In a short space of time in Baku our passionate guide teaches us about the country’s turbulent past, its warm Azeri culture and its optimism for the future. We explore everything from the eternal flame memorial, the old walled city and its Maiden Tower (a great place for panoramic views) and the stone-age petroglyphs at the UNESCO site of Qobustan to the beautiful pedestrianised tree-lined streets, the Heydar Aliyev Centre designed by famous architect Zaha Hadid and the Olympic stadium which hosted the 2015 European games. This fascinating city manages to hold on to its past and its influential Soviet architecture whilst also providing new landmarks to drive it towards the future it desires.

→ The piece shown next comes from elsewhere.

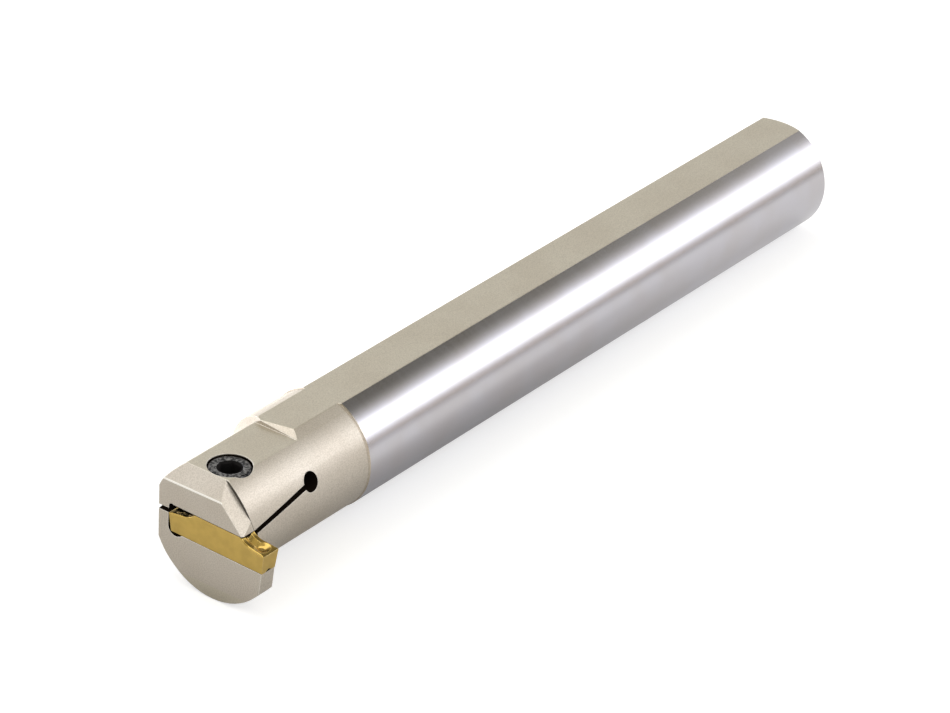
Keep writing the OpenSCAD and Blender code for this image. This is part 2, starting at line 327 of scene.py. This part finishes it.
ground_rough = ramp_node(tree, wheel_lines, noise_low, noise_high, *ground_roughness)
satin_rough = ramp_node(tree, blasted, noise_low, noise_high, *satin_roughness)
flat_rough = ramp_node(tree, mill_lines, noise_low, noise_high, *flat_roughness)
skin_rough = mix_values(tree, on_satin, ground_rough,
                        mix_values(tree, on_milled, satin_rough, flat_rough))
tree.links.new(mix_values(tree, in_shaded_cut, skin_rough, cut_roughness), shader.inputs["Roughness"])
# The nose edge's painted highlight is made less metallic, so that it catches the diffuse light.
metal = math_node(tree, "MULTIPLY_ADD", nose_highlight, -nose_highlight_dullness, 1.0)
tree.links.new(math_node(tree, "MULTIPLY", outside_shaded_cut, metal), shader.inputs["Metallic"])
tree.links.new(math_node(tree, "MULTIPLY", outside_shaded_cut, 0.5), shader.inputs["Specular IOR Level"])
bar_relief = mix_values(tree, on_satin, math_node(tree, "MULTIPLY", wheel_lines, wheel_line_relief),
                        mix_values(tree, on_milled, blasted, mill_lines))
add_relief(tree, shader, bar_relief, bar_relief_strength, bar_relief_depth, edge_normal)

# The insert
# Sintered tungsten carbide with a gold-coloured hard coating, pressed with a V along its top and
# bottom and a chip breaker behind each cutting edge. It slides into the pocket on its two V's.
insert_length = 0.023
insert_width = 0.0044
insert_waist = 0.0005
insert_depth = 0.00404
insert_relief = math.tan(math.radians(6))
blade_thickness = 0.0039
insert_mid_x = front_x - blade_thickness / 2
corner_radius = 0.0001
slope_rounding = 0.00025
slope_start = 0.0052
slope_end = 0.0114
slope_blend = 0.0006
tip_blend = 0.0008
waist_end = 0.0105
waist_blend = 0.005
foot_radius = 0.00004
v_depth = 0.00055
v_half = 0.00095
v_end = 0.0080
v_blend = 0.0012
v_slope_gain = 0.4
bowl_back = 0.0095
bowl_half_width = 0.0019
bowl_half_length = 0.0015
bowl_depth = 0.0005
bowl_power = 1.6
ring_crowding = 0.35
gold_colour = (0.60, 0.415, 0.115, 1)
gold_shade = (0.40, 0.27, 0.075, 1)
gold_edge_highlight = (0.86, 0.70, 0.40, 1)
gold_side_roughness = (0.30, 0.42)
gold_top_roughness = (0.18, 0.26)
gold_edge_break = 0.00012
gold_edge_highlight_share = 0.6
patch_share = 0.35
top_shade = 0.45
press_scale = 7000
patch_scale = 420
press_strength = 0.3
press_depth = 0.000005


def ring_mesh(name, points):
    """A mesh over rows of closed rings, with a fan of triangles closing each end."""
    rows, around = points.shape[:2]
    index = np.arange(rows * around).reshape(rows, around)
    following = np.roll(index, -1, axis=1)
    quads = np.stack([index[:-1], following[:-1], following[1:], index[1:]], axis=-1).reshape(-1, 4)
    centres = np.stack([points[0].mean(axis=0), points[-1].mean(axis=0)])
    vertices = np.concatenate([points.reshape(-1, 3), centres])
    first, last = rows * around, rows * around + 1
    start = np.stack([following[0], index[0], np.full(around, first)], axis=-1)
    end = np.stack([index[-1], following[-1], np.full(around, last)], axis=-1)
    mesh = bpy.data.meshes.new(name)
    mesh.from_pydata(vertices.tolist(), [], quads.tolist() + start.tolist() + end.tolist())
    mesh.update()
    piece = bpy.data.objects.new(name, mesh)
    bpy.context.scene.collection.objects.link(piece)
    return piece


def smooth_by_angle(piece, degrees):
    """Smooth faces, with every edge sharper than the angle kept hard."""
    bpy.context.view_layer.objects.active = piece
    piece.select_set(True)
    bpy.ops.object.shade_smooth_by_angle(angle=math.radians(degrees))
    piece.select_set(False)


def ridge_height(away):
    """Height of the insert's top at a distance from its middle.

    It is level over the clamped crown, falls in an S to the rake face, and the rake face falls
    gently to the cutting edge, at height zero.
    """
    places = np.array([0, 5.5, 5.8, 6.2, 6.7, 7.4, 8.2, 9.5, 10.6, 11.3, 11.6]) / 1000
    heights = np.array([1.76, 1.76, 1.6, 1.24, 0.9, 0.62, 0.48, 0.38, 0.22, 0.08, 0.0]) / 1000
    return np.interp(away, places, heights)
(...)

The next whirlwind adventure is to travel up into the Greater Caucasus Mountains, to a family owned guesthouse in Lahic village, where we have dinner with a local family to look forward to. With quite a distance to cover, the group prepared themselves for a day of driving ahead – but in true Wild Frontiers style we end up enjoying the journey just as much as the destination. This particular journey provides us with natural fire mountains, rejuvenating mud volcanoes, an array of fruit leathers from the roadside and, of course, some breathtaking views and yet another delicious and plentiful lunch.

The real highlight however comes in the afternoon, with a spontaneous shout of "bridge – photo – stop" at the back of the minibus and, with a sudden halt, we all pile out onto the dramatic mountain lined roadside. The half sarcastic, half daring question "What have we stopped for, are we going to cross that bridge?" is immediately followed by a challenging "Yes, why not?" by our leader Dario. The group snaps up the challenge and after a mini photo shoot of us crossing the bridge, we return to the roadside where a small crowd is gathering. By now a number of locals have also pulled over and before we know it we are inexplicably enjoying a performance by a local man and his saz. Although we cannot understand his words, the sorrow in his face tells the story and we learn afterwards that he sings of his home in Nagorno-Karabakh that he misses dearly.

As the impromptu moment comes to an end and we clamber back on to the minibus, I hear "and that is why you travel, for wonderful experiences like that" and a chorus of agreement and smiling nods come from the rest of the group.